“We’ll need more noses,” Aric said. “Call Paul and the other team.”
“I can change and help, too.” It’s not like I’d forget that festering smell soon.
Aric sighed, moving toward me. I tried to meet him halfway until an odd sense of cold shoved at my chest like a pair of enraged sports fans. Gemini the wolf leapt to his feet, snarling at the same time my tigress snapped to attention. An earth-shattering scream cut through the silence. The twins had found their next meal.
I charged toward an overgrown path leading deeper into the woods only to be yanked back by Aric. “Stay here,” he growled.
He released my arm and changed, joining the rest of his pack already jetting into the dense forest in beast form. Only the original Gemini wolf remained. His hulking body blocked mine when I ignored Aric’s request. “Damn it, Gem!”
“Celia?”
Emme’s shaky voice kept me from barreling through Gemini. I didn’t want to leave Aric to fight this thing alone. I glanced back at my sisters. Shayna already palmed two daggers. Taran’s blue and white flames danced along her fingertips. No, I didn’t want to leave Aric. But I also couldn’t abandon my family.
“Wh-what is it, Celia?” Emme stammered.
“I don’t know.” I paused. Something dropped onto the roof of the mill from one of the overhanging branches. One. Two. Like softballs . . . with feet. My ears perked. Whatever it or they were pushed between the splintering shingles and scrambled into the building. Gem crept toward the door. He’d heard it, too.
“Stay here,” I muttered.
“Like hell,” Taran shot back.
Gemini’s tail batted against my stomach as I followed him back into the dust-filled and moldy building. The nauseating stench returned, this time with greater potency. We passed into the first large room, the one with the broken office furniture. I froze. Something scurried across the second floor. Just above where we stood. It scratched the battered wood with sharp little nails as it scampered from one side to the other.
“A squirrel?” Emme asked hopefully.
I really wanted it to be a squirrel. But squirrels didn’t move as fast as this thing did. Nor did they hiss. Gemini tore pass me and up the stairs. Garbled screeches followed angry snarls. Dust and pieces of mold pelted us as Gemini’s powerful paws pounded the ceiling above. He’d found one of the demon children.
So then, what the hell was Aric hunting . . . and where was the other twin?
A dark blur the size of my shoe scuttled like a crab above our heads. Then to the right. And then quickly down the wall and behind the armchair in the corner. I couldn’t make out what it was. Just that it had wings. Bat wings.
“Oh, Jesus,” Taran whispered.
Emme clutched my arm as I inched toward it. “Celia, don’t.”
Gemini’s paws continued to beat down more dust and his roars shook the building.

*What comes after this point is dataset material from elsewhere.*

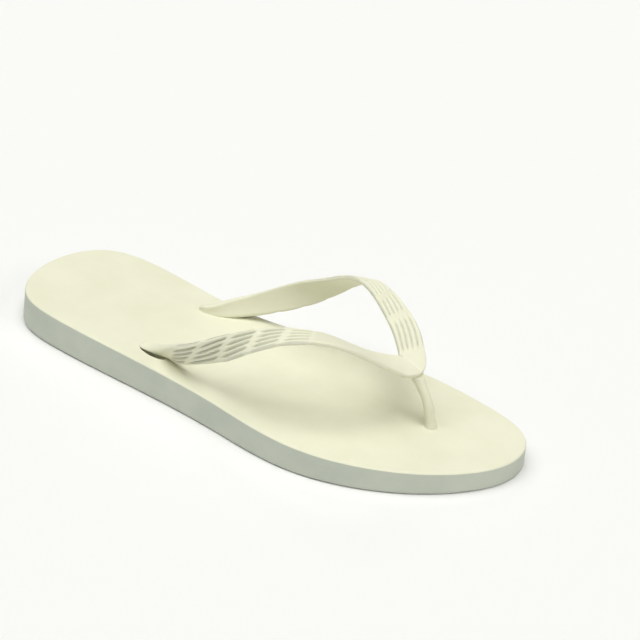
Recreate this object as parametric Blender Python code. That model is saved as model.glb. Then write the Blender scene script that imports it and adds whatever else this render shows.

The thing was fast enough to keep him busy, and small enough to fit into cramped spaces. Like underneath the chair. “We need to kill it, Emme. No telling how big this thing will get. Shayna, Taran, knife or blast it as soon as I move the armchair.”
I didn’t dare avert my stare to see if they nodded, but their hard swallows affirmed they’d heard me.
I stalked my way to it, slowly. Considering that the bulky piece of crap rested just a few feet from me, it seemed to take a long time for me to reach it. Not that I was in a rush, mind you. Creepy crawlies from hell had that effect on a gal.
The swoosh from Taran’s fire signaled her readiness to burn the thing to cinders, if Shayna’s daggers didn’t find it first. Shayna slid the blades she held against each other—her way of challenging the thing, and urging her inner mistress of all things sharp and deadly forward.
They were ready. I was ready. And now I’d reached my destination. My shaky hands extended toward the armrests. Dust poofed out in brown little clouds as I gripped the thick and torn fabric. I took a breath to steady myself and lifted.
The other twin poked its head from the bottom.
And clenched its mouth around my instep.